**Supplied information**.

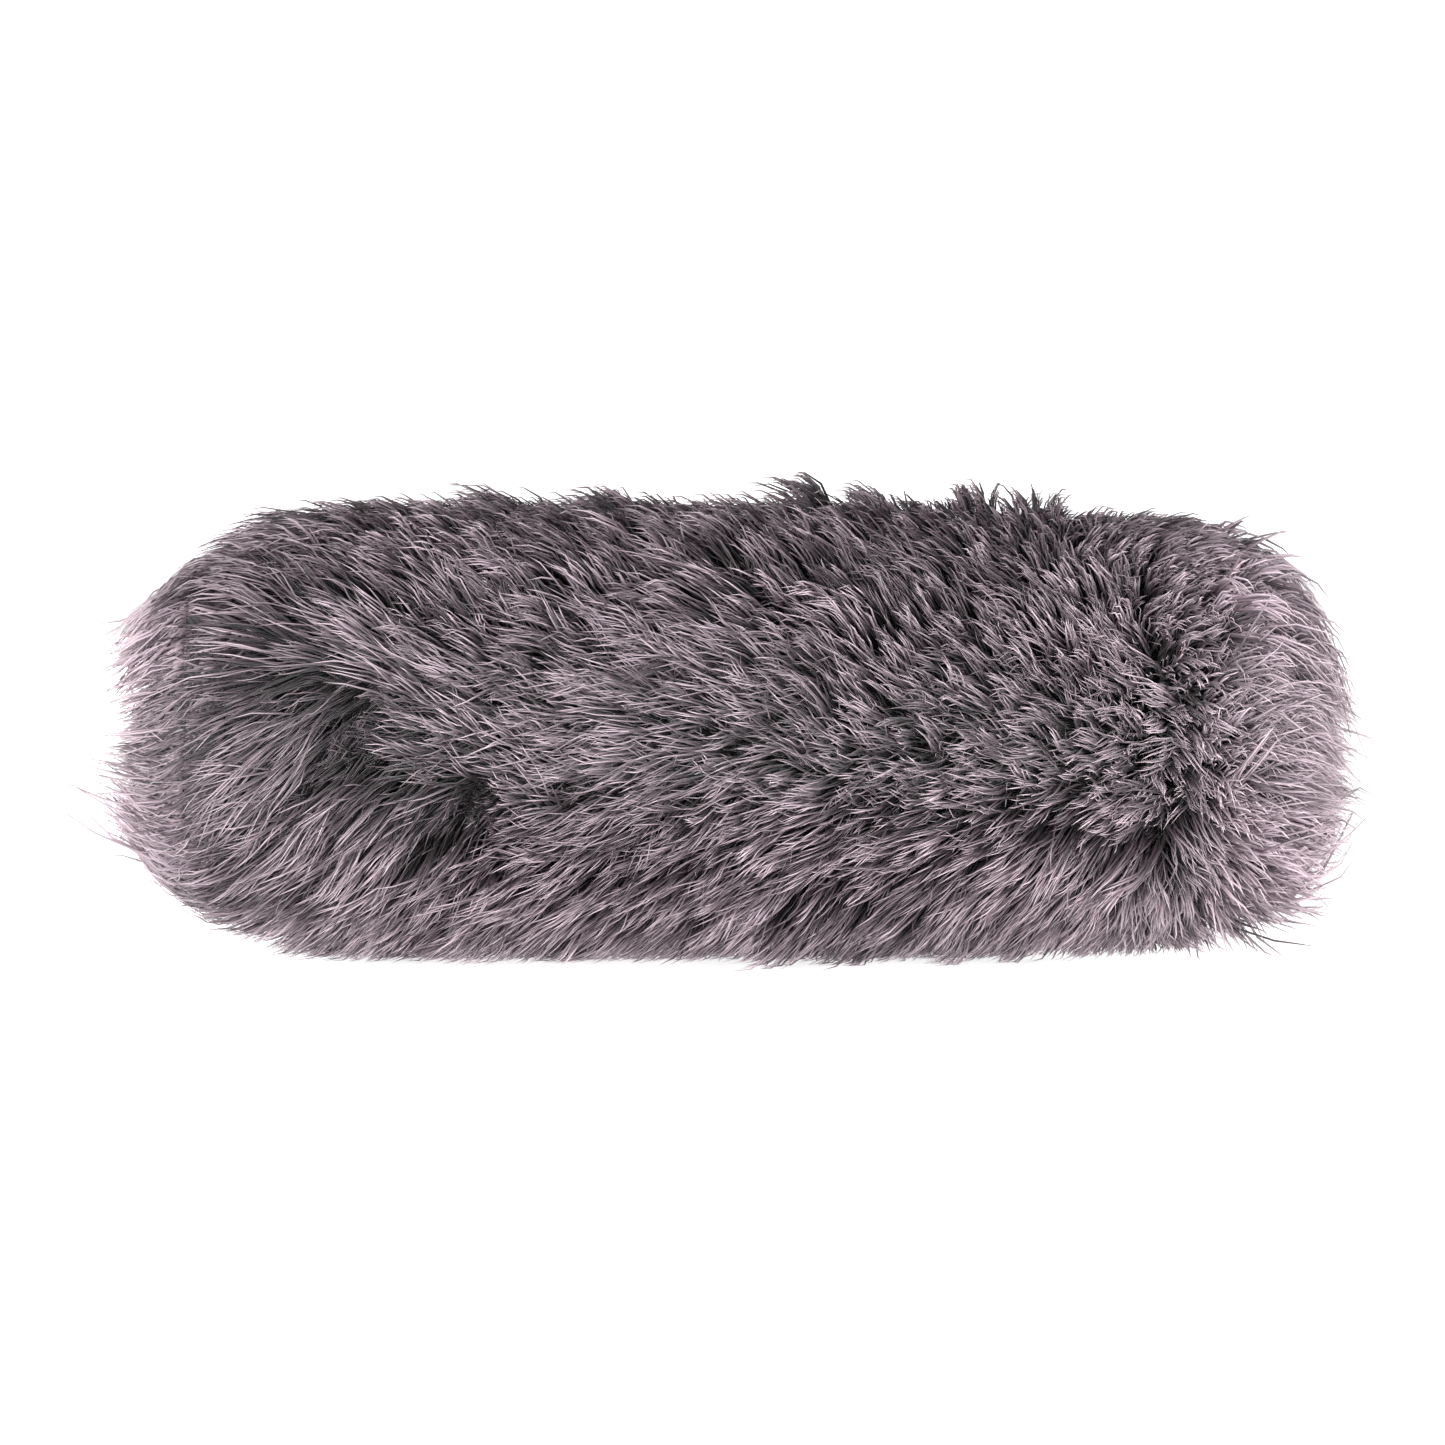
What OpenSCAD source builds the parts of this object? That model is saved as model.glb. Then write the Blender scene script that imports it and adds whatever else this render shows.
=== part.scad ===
// Slip-on furry windscreen for a shotgun microphone.
// A lattice cage in two moulded halves keeps still air round the microphone. It is lined with
// fine mesh, wrapped in open-cell foam and closed by a frame at each end. A rubber boot in a
// twist-lock collar holds the microphone at the rear, and a long-pile fur jacket pulls off
// towards the nose.
// The microphone's axis runs along +X, from the rear collar to the nose, and +Z is up.

/* [Microphone] */
// Radius of the boot's relaxed bore, for microphones 20 to 22 mm across
bore_r = 10; // [9:0.5:11]
// Length of the boot's bore
bore_len = 50; // [40:1:60]

/* [Cage] */
// Length of the cage, between the two end frames
cage_len = 184; // [160:4:220]
// Outer radius of the cage's wall
cage_r = 23.4; // [23:0.1:24]
// Thickness of the cage's wall
cage_wall = 2.4; // [2:0.1:2.6]
// Windows along the cage
window_rows = 6; // [4:1:8]
// Windows round each half of the cage
windows_per_half = 4; // [3:1:5]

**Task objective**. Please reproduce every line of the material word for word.

**Expected answer**.
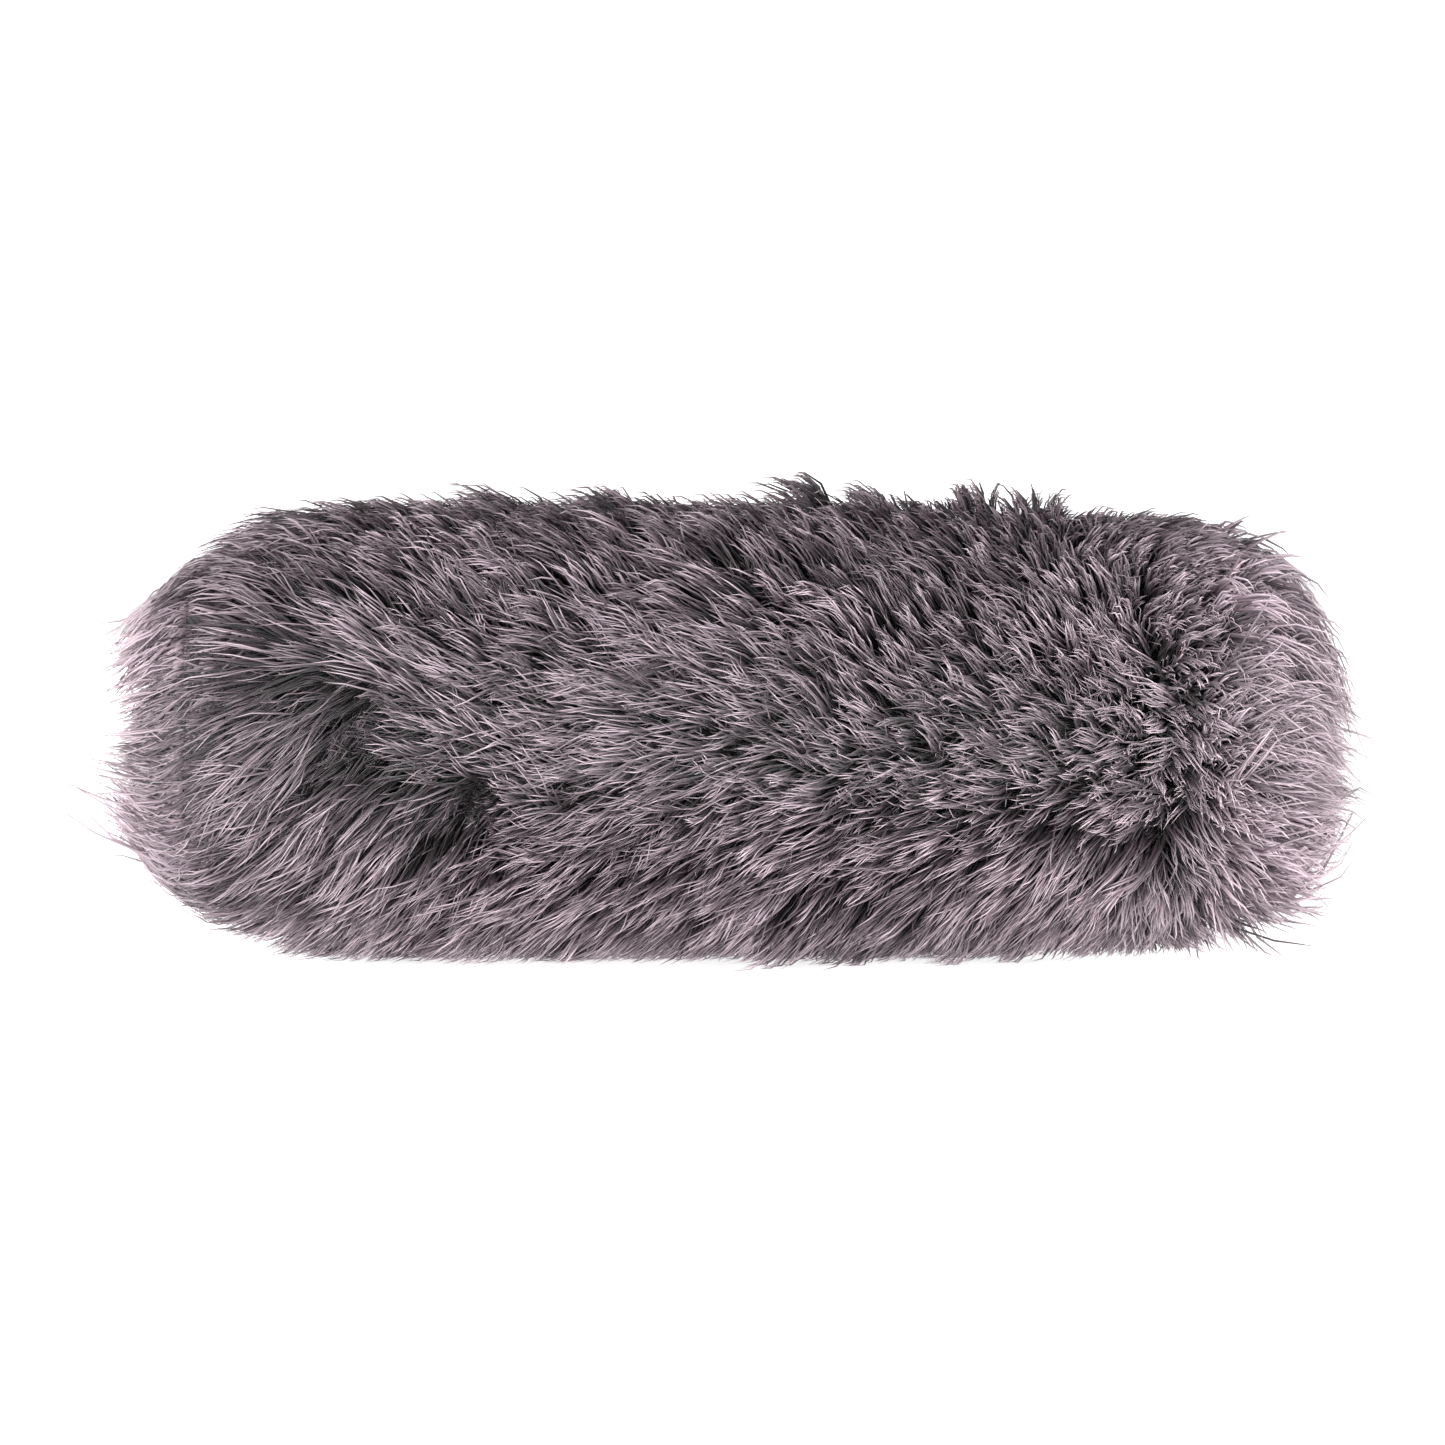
What OpenSCAD source builds the parts of this object? That model is saved as model.glb. Then write the Blender scene script that imports it and adds whatever else this render shows.
=== part.scad ===
// Slip-on furry windscreen for a shotgun microphone.
// A lattice cage in two moulded halves keeps still air round the microphone. It is lined with
// fine mesh, wrapped in open-cell foam and closed by a frame at each end. A rubber boot in a
// twist-lock collar holds the microphone at the rear, and a long-pile fur jacket pulls off
// towards the nose.
// The microphone's axis runs along +X, from the rear collar to the nose, and +Z is up.

/* [Microphone] */
// Radius of the boot's relaxed bore, for microphones 20 to 22 mm across
bore_r = 10; // [9:0.5:11]
// Length of the boot's bore
bore_len = 50; // [40:1:60]

/* [Cage] */
// Length of the cage, between the two end frames
cage_len = 184; // [160:4:220]
// Outer radius of the cage's wall
cage_r = 23.4; // [23:0.1:24]
// Thickness of the cage's wall
cage_wall = 2.4; // [2:0.1:2.6]
// Windows along the cage
window_rows = 6; // [4:1:8]
// Windows round each half of the cage
windows_per_half = 4; // [3:1:5]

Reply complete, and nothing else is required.